Benefits of Raw Diamonds Over Cut Diamonds

In order for a raw diamond to stay raw, it can’t be faceted or polished. All the usual steps of planning and cutting aren’t relevant here. Fortunately, this comes as a benefit to buyers!

Raw Diamonds Are More Affordable 

For one, the less intensive process for a rough diamond makes it a much more budget-friendly selection. You’ll also get more bang for your buck, as the typical cutting process cuts away about 50% of the stone, on average.

Raw Diamonds Are Unique and Mysterious

The second benefit of raw diamonds is having an entirely unique diamond with its own character and story. If the stone is speckled, like a salt and pepper diamond, the light will reflect off some of it, while absorbing into the rest. Especially with a black diamond, you may find yourself gazing inside of the gemstone to uncover its mysteries.

A Wide Variety of Styles and Shapes

Most diamonds come with inclusions. As mentioned, it’s rare to find a pure diamond without tints of color. Rough diamonds, on the other hand, are much more common. While the majority of them get sorted for industrial use, gem quality diamonds have become increasingly popular. It’s easier than ever to get your hands on a raw diamond! 

The main drawback of a rough diamond over a cut diamond is brilliance. A diamond’s cut will determine how much light it reflects, so a better cut means more sparkle. Without crafting the facets and polishing the gem, a rough diamond won’t have the same sparkle. Still, raw diamonds make up for it because they offer celestial intrigue! After all, few people own an organic stone straight from Mother Nature, so you’re sure to trailblaze as a trend-setter.

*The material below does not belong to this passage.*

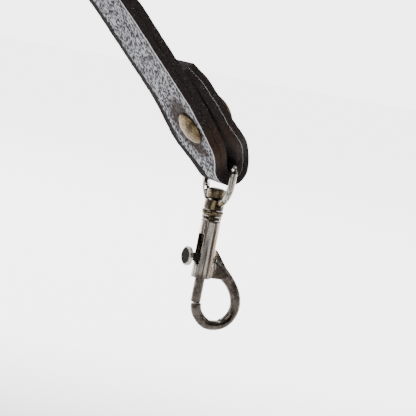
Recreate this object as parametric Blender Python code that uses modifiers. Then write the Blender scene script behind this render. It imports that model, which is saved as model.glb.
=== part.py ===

Are Raw Diamonds Right For You?

Some prefer the classic, traditional appeal of cut and polished diamonds. However, those looking for something completely unique will love the mysterious and subdued nature of raw diamonds. A rough diamond has an organic, earthy feel that will have people asking you, “What’s the story behind that?” And with your majestic raw diamond in full display, we’re sure you’ll have a fascinating answer!